RFID is changing the way that retailers do business by improving inventory accuracy and allowing for innovative new consumer engagement tools.
There is a similar storyline developing in healthcare, where RFID technology is behind some game-changing new solutions.
Take the case of Endologix, which last year rolled out a new way to treat abdominal aortic aneurysms. The company’s Endologix Nellix® EndoVascular Aneurysm Sealing System relies on a frozen supply chain to ensure its effectiveness. As part of a broadening of its commercial roll out of the new technology, the company wanted to find an RFID-based solution to protect the product as it travels through the supply chain.
Endologix turned to an RFID-enhanced freezer cabinet from Terso Solutions. The company is deploying the freezers at high volume hospital clients throughout Europe, including locations in Germany, Italy, the Netherlands and New Zealand.
In addition to ensuring that the proprietary polymer used in the Nellix procedure is stored at proper temperatures, the RFID freezer solution also manages access to the polymer and automates the supply and refill process.
“Our Nellix platform is an exciting new product, and has created a whole new category for sealing aneurysms and provides clinicians a new option to help patients,” says Todd Abraham, vice president of operations at Endologix.
“Protecting the polymer through the frozen cold chain is critical to the performance of the product. As we ramp up volumes we want to make sure that we can properly manage polymer in the field, and passive RFID is an ideal technology.”
Nellix EVAS has obtained CE Mark in the EU but is only approved as an investigational device in the U.S. Regulatory approvals are pending in additional geographies.
Abraham would not reveal the cost of the polymer used in the Nellix platform, saying only “to lose polymer is very meaningful.”
The polymer that is part of the Nellix system requires cold storage until about 30 minutes before it is ready to use. The RFID freezer technology reports the status of the polymer units to Endologix in real time, making transactions, inventory usage, temperature reporting, and expiration dates transparent, automatically tracked, and available to both Endologix and users at hospitals and clinics in a secure, web-based interface.
Endologix is able to track when product was first placed into the freezer, who opened the freezer, how much product was removed, and the environmental conditions inside the freezer. If temperature varies from the recommended range, Terso’s software program issues alerts to staff at the hospital or clinic.
“We can avoid freezers falling out of temperature and creating a perishable challenge with the polymer,” says Abraham.
RFID tags from Avery Dennison are applied to the packaging at the Endologix manufacturing facility in California. In some cases, tags are affixed at its distribution center in Europe.
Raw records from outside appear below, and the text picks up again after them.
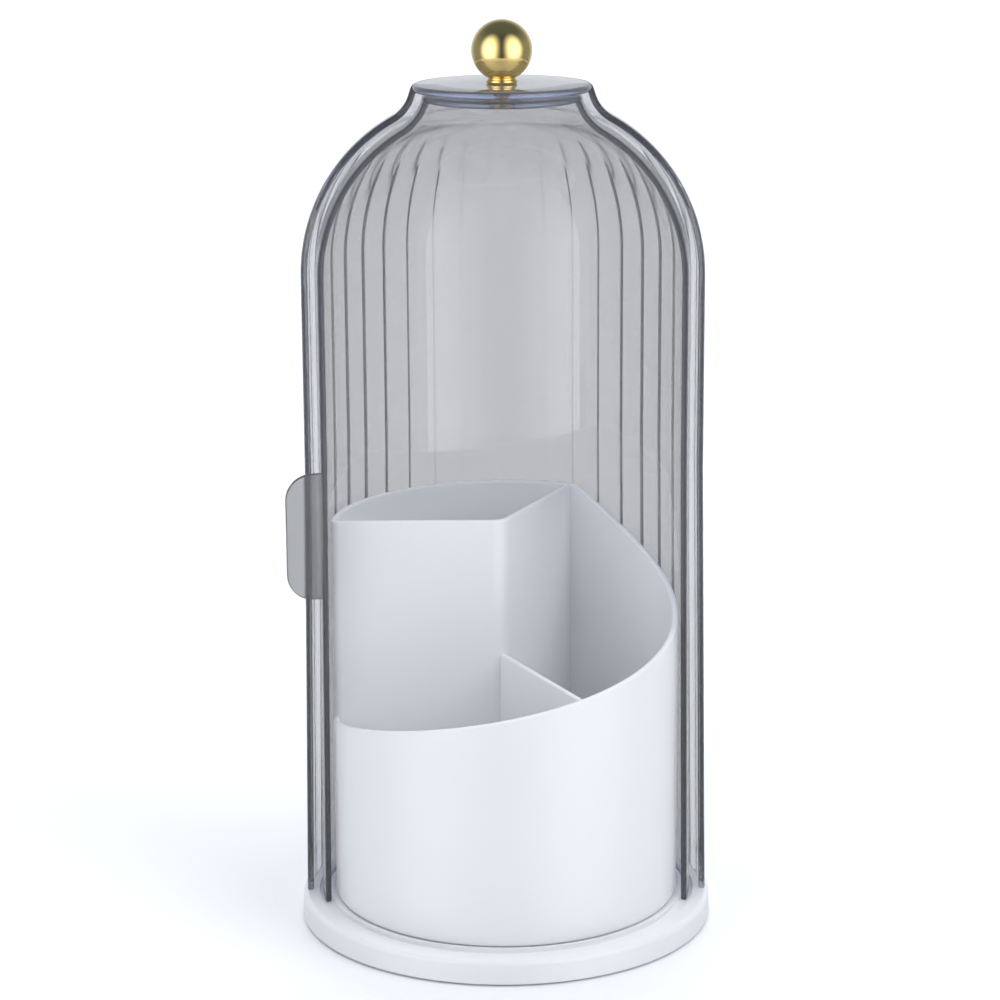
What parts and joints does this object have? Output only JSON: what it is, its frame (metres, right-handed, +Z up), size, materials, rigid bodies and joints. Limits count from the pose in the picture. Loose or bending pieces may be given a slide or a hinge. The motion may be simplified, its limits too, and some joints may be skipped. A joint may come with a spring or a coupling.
{
  "type": "rotating makeup organizer",
  "caption": "Divided bucket on a ball-bearing turntable under a clear fluted dome, with a fixed rear shell, a turning door shell and a ball knob.",
  "frame": {"origin": "centre of the footprint at table level, on the common axis of the tray, the shells and the bucket", "axes": "+Z up along the turning axis, the open front faces -Y, +X to the right seen from the front"},
  "size_m": [0.1627, 0.16, 0.3489],
  "materials": {
    "white_plastic": "white moulded plastic, satin to semi-gloss",
    "clear_plastic": "clear smoke-grey moulded plastic, polished",
    "gold_plate": "polished gold plate",
    "slip_plastic": "natural acetal, smooth",
    "screw_steel": "zinc-plated steel",
    "ball_steel": "polished steel",
    "foot_rubber": "grey non-slip rubber"
  },
  "bodies": {
    "base": {"base_tray": "white_plastic", "foot_front_left": "foot_rubber", "foot_front_right": "foot_rubber", "foot_rear_left": "foot_rubber", "foot_rear_right": "foot_rubber", "rear_shell": "clear_plastic", "knob_ball": "gold_plate", "knob_collar": "gold_plate", "knob_bush": "gold_plate", "knob_screw": "gold_plate", "knob_washer": "gold_plate", "slip_washer": "slip_plastic"},
    "door": {"door_shell": "clear_plastic"},
    "organizer": {"organizer_bucket": "white_plastic", "turntable_disc": "white_plastic", "bucket_screws": "screw_steel", "pivot_washer": "screw_steel", "pivot_screw": "screw_steel"},
    "cage": {"ball_cage": "slip_plastic", "bearing_balls": "ball_steel"}
  },
  "joints": [
    {"name": "door_swing", "type": "hinge", "parent": "base", "child": "door", "pos_m": [0, 0, 0.321], "axis": [0, 0, 1], "range_deg": [-7, 160]},
    {"name": "organizer_spin", "type": "hinge", "parent": "base", "child": "organizer", "pos_m": [0, 0, 0.005], "axis": [0, 0, 1], "continuous": true},
    {"name": "cage_spin", "type": "hinge", "parent": "base", "child": "cage", "pos_m": [0, 0, 0.0064], "axis": [0, 0, 1], "continuous": true}
  ],
  "couplings": [
    {"joint": "cage_spin", "follows": "organizer_spin", "ratio": 0.5}
  ]
}
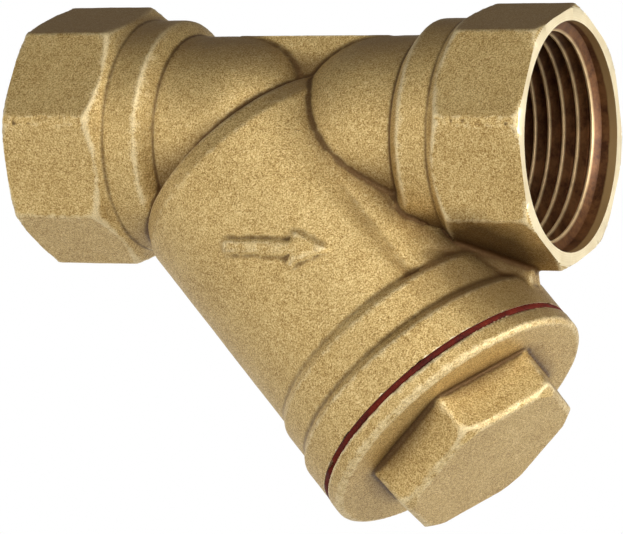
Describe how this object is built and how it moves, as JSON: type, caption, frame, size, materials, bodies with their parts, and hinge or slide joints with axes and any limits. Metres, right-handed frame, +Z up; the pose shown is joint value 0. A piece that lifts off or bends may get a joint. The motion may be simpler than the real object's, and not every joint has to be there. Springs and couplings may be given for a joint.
{
  "type": "sediment strainer",
  "caption": "Threaded brass Y-pattern sediment strainer: octagonal pipe ends on one axis, oblique branch with a removable screen under a gasketed screw cap.",
  "frame": {"origin": "centre of the inlet face, on the run's axis", "axes": "+X along the run from inlet to outlet, +Z up and away from the branch, +Y to the far side in the picture"},
  "size_m": [0.0668, 0.0346, 0.0607],
  "materials": {
    "cast_brass": "shot-blasted casting with machined end faces",
    "cap_brass": "shot-blasted forging",
    "red_fibre": "matt pressed fibre",
    "stainless": "perforated sheet"
  },
  "bodies": {
    "casting": {"body": "cast_brass"},
    "gasket_ring": {"gasket": "red_fibre"},
    "screw_cap": {"cap": "cap_brass"},
    "strainer_screen": {"screen": "stainless"}
  },
  "joints": [
    {"name": "gasket_lift", "type": "slide", "parent": "casting", "child": "gasket_ring", "axis": [0.6947, 0, -0.7193], "range_m": [0, 0.042]},
    {"name": "cap_screw", "type": "hinge", "parent": "gasket_ring", "child": "screw_cap", "pos_m": [0.02245, 0, 0], "axis": [0.6947, 0, -0.7193], "range_deg": [0, 10080]},
    {"name": "screen_lift", "type": "slide", "parent": "casting", "child": "strainer_screen", "axis": [0.6947, 0, -0.7193], "range_m": [0, 0.042]}
  ],
  "couplings": [
    {"joint": "gasket_lift", "follows": "cap_screw", "m_per_rad": 0.00023873},
    {"joint": "screen_lift", "follows": "cap_screw", "m_per_rad": 0.00023873}
  ]
}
Eventually, all tagging will occur at the point of manufacture in the U.S.
The other major benefit of tagging is that by lowering the possibility of losing polymer in the field, potential supply issues are minimized.
“We’re scaling capacity so we don’t want to lose polymer because we don’t want to impact supply,” says Abraham. “Clinicians count on us to provide this life saving technology.”
Eventually, Endologix expects major operational efficiencies from RFID once the solution is expanded to the U.S. and other global markets.
“The scale is not significant yet to identify hard core savings, but it’s more about what it will look like downstream at much higher volumes,” says Abraham. “RFID is going to automate the entire inventory management process. My sales reps won’t have to count it, and I won’t have to reconcile consignment with customers. When they dip below PAR levels the system will automatically kicks out a replenishment order and it gets filled.
“Looking ahead, we know the operational efficiencies will be significant.”
Abraham sees the day when Endologix uses RFID for other products it produces and everything is tagged.
“I’m going to want to have RFID on everything, including all of my field inventory, my consignment, and trunk stock with sales reps and polymers in refrigerators,” he says. “I’m a big believer that RFID is a great technology, especially for higher end and implantable devices like heart valves or AAA graphs where serialized traceability is really important.”
Abdominal aortic aneurysms are a weakening of the wall of the aorta, the largest artery in the body, resulting in a balloon-like enlargement. Once AAA develops, it continues to enlarge. If left untreated, it is increasingly susceptible to rupture. The overall patient mortality rate for ruptured AAA is approximately 80 percent, making it a leading cause of death in the U.S.